■ What the task requires: Keep every line where the word "joints" appears; drop the rest.

----- Records to use -----

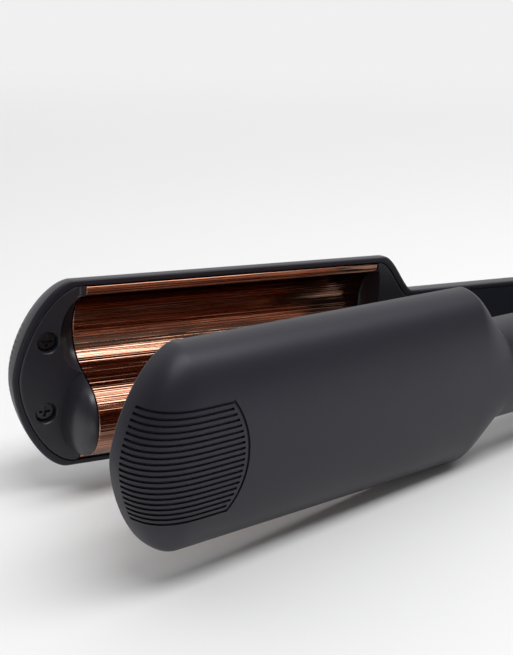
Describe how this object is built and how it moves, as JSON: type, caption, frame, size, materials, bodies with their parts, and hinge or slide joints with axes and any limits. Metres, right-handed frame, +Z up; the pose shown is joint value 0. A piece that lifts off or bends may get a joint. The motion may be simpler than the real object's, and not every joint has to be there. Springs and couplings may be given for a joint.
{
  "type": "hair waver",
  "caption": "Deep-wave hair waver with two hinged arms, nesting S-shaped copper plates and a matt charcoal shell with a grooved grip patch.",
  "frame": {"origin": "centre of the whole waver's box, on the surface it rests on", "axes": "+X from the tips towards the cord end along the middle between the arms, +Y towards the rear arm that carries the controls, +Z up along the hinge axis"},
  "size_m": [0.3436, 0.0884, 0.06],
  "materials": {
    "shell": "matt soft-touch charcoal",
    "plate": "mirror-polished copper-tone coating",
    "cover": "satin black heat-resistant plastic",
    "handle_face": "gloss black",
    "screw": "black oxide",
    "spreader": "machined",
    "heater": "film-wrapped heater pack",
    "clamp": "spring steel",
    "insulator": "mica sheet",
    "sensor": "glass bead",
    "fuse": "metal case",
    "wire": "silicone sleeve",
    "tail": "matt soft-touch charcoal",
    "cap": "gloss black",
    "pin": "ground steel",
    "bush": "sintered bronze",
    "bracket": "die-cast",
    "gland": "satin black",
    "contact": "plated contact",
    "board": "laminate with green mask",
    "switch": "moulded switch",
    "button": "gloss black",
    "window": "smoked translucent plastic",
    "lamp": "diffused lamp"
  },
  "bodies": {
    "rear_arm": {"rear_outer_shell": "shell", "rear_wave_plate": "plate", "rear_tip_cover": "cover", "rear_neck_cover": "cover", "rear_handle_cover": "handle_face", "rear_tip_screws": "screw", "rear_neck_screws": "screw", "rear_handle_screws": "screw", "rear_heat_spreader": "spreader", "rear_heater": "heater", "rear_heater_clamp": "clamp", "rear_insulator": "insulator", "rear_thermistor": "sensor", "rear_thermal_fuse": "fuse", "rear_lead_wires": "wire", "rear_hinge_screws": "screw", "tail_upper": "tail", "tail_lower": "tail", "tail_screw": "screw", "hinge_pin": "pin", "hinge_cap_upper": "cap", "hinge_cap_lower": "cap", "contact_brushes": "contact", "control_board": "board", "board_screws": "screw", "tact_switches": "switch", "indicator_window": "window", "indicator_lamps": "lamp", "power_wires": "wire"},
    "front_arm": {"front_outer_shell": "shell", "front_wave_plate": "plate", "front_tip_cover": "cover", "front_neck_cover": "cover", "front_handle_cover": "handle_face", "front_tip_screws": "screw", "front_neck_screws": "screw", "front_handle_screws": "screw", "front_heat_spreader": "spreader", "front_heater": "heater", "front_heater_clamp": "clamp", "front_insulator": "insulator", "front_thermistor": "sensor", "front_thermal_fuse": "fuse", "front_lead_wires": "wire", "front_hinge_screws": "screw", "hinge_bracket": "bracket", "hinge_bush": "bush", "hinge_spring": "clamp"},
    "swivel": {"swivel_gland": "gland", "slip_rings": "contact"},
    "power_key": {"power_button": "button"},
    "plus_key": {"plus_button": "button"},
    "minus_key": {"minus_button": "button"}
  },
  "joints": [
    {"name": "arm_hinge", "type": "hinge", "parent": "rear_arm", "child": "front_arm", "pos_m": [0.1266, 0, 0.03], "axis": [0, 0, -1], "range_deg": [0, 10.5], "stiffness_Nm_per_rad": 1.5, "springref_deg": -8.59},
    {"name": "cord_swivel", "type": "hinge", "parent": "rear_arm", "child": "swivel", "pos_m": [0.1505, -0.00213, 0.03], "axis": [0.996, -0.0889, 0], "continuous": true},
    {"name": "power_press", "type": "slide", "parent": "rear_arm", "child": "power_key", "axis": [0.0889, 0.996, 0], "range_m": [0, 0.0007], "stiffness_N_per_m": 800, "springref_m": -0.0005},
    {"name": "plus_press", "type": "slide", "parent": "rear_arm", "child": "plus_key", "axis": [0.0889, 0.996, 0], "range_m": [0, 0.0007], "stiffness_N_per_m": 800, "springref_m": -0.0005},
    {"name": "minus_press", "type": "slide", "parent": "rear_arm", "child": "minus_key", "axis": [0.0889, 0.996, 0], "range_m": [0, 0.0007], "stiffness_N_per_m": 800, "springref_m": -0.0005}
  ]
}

-----
----- Records to use -----

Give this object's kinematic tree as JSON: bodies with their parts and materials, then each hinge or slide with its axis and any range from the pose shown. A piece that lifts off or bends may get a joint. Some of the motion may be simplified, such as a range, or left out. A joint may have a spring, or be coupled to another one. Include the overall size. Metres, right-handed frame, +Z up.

-----

■ Reply to the task:
Describe how this object is built and how it moves, as JSON: type, caption, frame, size, materials, bodies with their parts, and hinge or slide joints with axes and any limits. Metres, right-handed frame, +Z up; the pose shown is joint value 0. A piece that lifts off or bends may get a joint. The motion may be simpler than the real object's, and not every joint has to be there. Springs and couplings may be given for a joint.
  "joints": [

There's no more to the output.